Saint-Denis Pleyel will be the only station in the Grand Paris Express network to serve four lines, carrying more than 250,000 passengers every day, thus becoming an essential node in the Île-de-France transport network.
"The project is designed as a unique opportunity to open up the district by connecting the two sides of the city over a huge railway network," said Japanese architecture firm Kengo Kuma & Associates in a Dezeen article.
A view of the mezzanine at St Denis Pleyel. Image: Copyright - Kengo Kuma Associates | L'Autre Image
Defined as a “21st-century hybrid station” by the Société du Grand Paris, Saint-Denis Pleyel was designed by Kengo Kuma & Associates. The station will feature wedge-shaped tiers made of glass and steel, which will pay homage to the rail tracks, according to the firm.
Overground train tracks will start at front of the building while access to the metro station will be at basement level, as the Rue Pleyel will be diverted to create a square that surrounds the area.
“We have designed this station as a pivot between the various projects that will emerge around it,” said the project’s director Aurélie Vernon in the Société du Grand Paris article.
Given the architects’ objective to make the station an extension of public space, the building will also feature a 5,000m2 cultural and social innovation centre spread over four floors.

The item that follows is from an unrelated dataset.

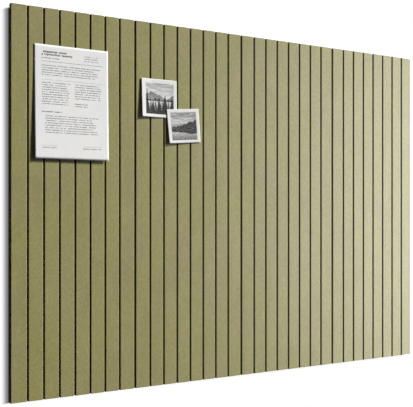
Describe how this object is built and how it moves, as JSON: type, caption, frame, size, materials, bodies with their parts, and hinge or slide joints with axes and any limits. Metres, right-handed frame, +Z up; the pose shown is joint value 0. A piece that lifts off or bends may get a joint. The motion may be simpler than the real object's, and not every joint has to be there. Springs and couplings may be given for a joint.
{
  "type": "felt bulletin board",
  "caption": "Wall-hung felt pin board with vertical grooves between flat ribs, hanging on interlocking rails, with a notice sheet and photo prints held on by hook dots.",
  "frame": {"origin": "middle of the wall rail's back face, on the wall plane", "axes": "+X along the board to the right as seen from the room, +Y into the wall, +Z up"},
  "size_m": [1.4, 0.0267, 1],
  "materials": {
    "olive_felt": "matte",
    "black_felt": "matte",
    "black_fibreboard": "matte",
    "aluminium": "satin",
    "zinc_steel": "satin",
    "rubber": "matte",
    "paper": "matte",
    "print_paper": "satin",
    "hook_tape": "matte"
  },
  "bodies": {
    "wall_rail": {"wall_rail": "aluminium"},
    "board": {"felt_strip_01": "olive_felt", "felt_strip_02": "olive_felt", "felt_strip_03": "olive_felt", "felt_strip_04": "olive_felt", "felt_strip_05": "olive_felt", "felt_strip_06": "olive_felt", "felt_strip_07": "olive_felt", "felt_strip_08": "olive_felt", "felt_strip_09": "olive_felt", "felt_strip_10": "olive_felt", "felt_strip_11": "olive_felt", "felt_strip_12": "olive_felt", "felt_strip_13": "olive_felt", "felt_strip_14": "olive_felt", "felt_strip_15": "olive_felt", "felt_strip_16": "olive_felt", "felt_strip_17": "olive_felt", "felt_strip_18": "olive_felt", "felt_strip_19": "olive_felt", "felt_strip_20": "olive_felt", "felt_strip_21": "olive_felt", "felt_strip_22": "olive_felt", "felt_strip_23": "olive_felt", "felt_strip_24": "olive_felt", "felt_strip_25": "olive_felt", "felt_strip_26": "olive_felt", "felt_strip_27": "olive_felt", "felt_strip_28": "olive_felt", "felt_strip_29": "olive_felt", "felt_strip_30": "olive_felt", "felt_strip_31": "olive_felt", "felt_strip_32": "olive_felt", "felt_core_1": "black_felt", "felt_core_2": "black_felt", "felt_core_3": "black_felt", "felt_core_4": "black_felt", "backing_board": "black_fibreboard", "board_rail": "aluminium", "board_rail_screw_1": "zinc_steel", "board_rail_screw_2": "zinc_steel", "board_rail_screw_3": "zinc_steel", "board_rail_screw_4": "zinc_steel", "board_rail_screw_5": "zinc_steel", "board_rail_screw_6": "zinc_steel", "lower_spacer_left": "rubber", "lower_spacer_right": "rubber"},
    "notice_sheet": {"notice_sheet": "paper", "notice_dot_1": "hook_tape", "notice_dot_2": "hook_tape", "notice_dot_3": "hook_tape"},
    "photo_print_upper": {"photo_print_upper": "print_paper", "upper_print_dot_1": "hook_tape", "upper_print_dot_2": "hook_tape", "upper_print_dot_3": "hook_tape"},
    "photo_print_lower": {"photo_print_lower": "print_paper", "lower_print_dot_1": "hook_tape", "lower_print_dot_2": "hook_tape", "lower_print_dot_3": "hook_tape"}
  },
  "joints": [
    {"name": "board_lift", "type": "slide", "parent": "wall_rail", "child": "board", "axis": [0, 0, 1], "range_m": [0, 0.015]},
    {"name": "notice_pull", "type": "slide", "parent": "board", "child": "notice_sheet", "axis": [0, -1, 0], "range_m": [0, 0.06]},
    {"name": "upper_print_pull", "type": "slide", "parent": "board", "child": "photo_print_upper", "axis": [0, -1, 0], "range_m": [0, 0.06]},
    {"name": "lower_print_pull", "type": "slide", "parent": "photo_print_upper", "child": "photo_print_lower", "axis": [0, -1, 0], "range_m": [0, 0.06]}
  ]
}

The Société du Grand Paris has launched a call for projects to design, layout and operate the space.
Image: Copyright - Kengo Kuma Associates | L'Autre Image
The cultural vision
The architects built the station with multiple levels continuing upwards in a spiral shape. According to the project director, natural light is provided by a “central well” running down the middle of the structure.
Kengo Kuma’s vision was also to position culture as the centre of the territory’s urban economic and social development. The station is not just a transport hub, but a major cultural zone for the whole region.
In the Société du Grand Paris piece, Vernon explained how, while it is common nowadays to associate a station with a shopping centre, combining one with a major cultural area is “unprecedented”.
“For that, it was necessary to imagine a building open to public space, a real emergence in the neighbourhood with a real singularity,” she said.
The interior atrium of St Denis Pleyel. Image: Copyright - Kengo Kuma Associates | L'Autre Image
Belgian hip-hop singer and producer Stromae will collaborate on the Saint-Denis Pleyel project, as part of the Société du Grand Paris’s Tandem programme. The programme fosters the collaboration between architects and artists to develop an aesthetic and poetic dimension to the city’s 68 new stations.
The singer will participate alongside his younger brother Luc Junior Tam, the artistic director of Stromae’s label, Monsaert.
The duo’s collaboration has just begun, with Stromae providing a sketch of an upside-down tree to be positioned inside the station. According to the artists, their line of work, both in music and in design, is focused around the idea of simplicity.
“In the Saint-Denis Pleyel station, this tree, which will be one with the architecture of Kengo Kuma, [demonstrates] the reconstruction of the new relationship that we must maintain with nature,” they explain.
“In the station who is the man or the tree? Both. Together, in harmony.”
Image: Stromae & Luc Junior Tam
The wider context: Paris 2024
The development of Saint-Denis Pleyel is part of Paris’s plan to get ready for the 2024 Olympic Games, as the city is expected to receive millions of visitors.
One of the main contributions the Olympics will bring is a timeframe for the project, as the Grand Paris Express, as well as the metro line 17 to Charles de Gaulle Airport, must be operational by that time.
The Olympic Village will be built in the Saint-Denis area, making the station fundamental for athletes and spectators to reach competition venues.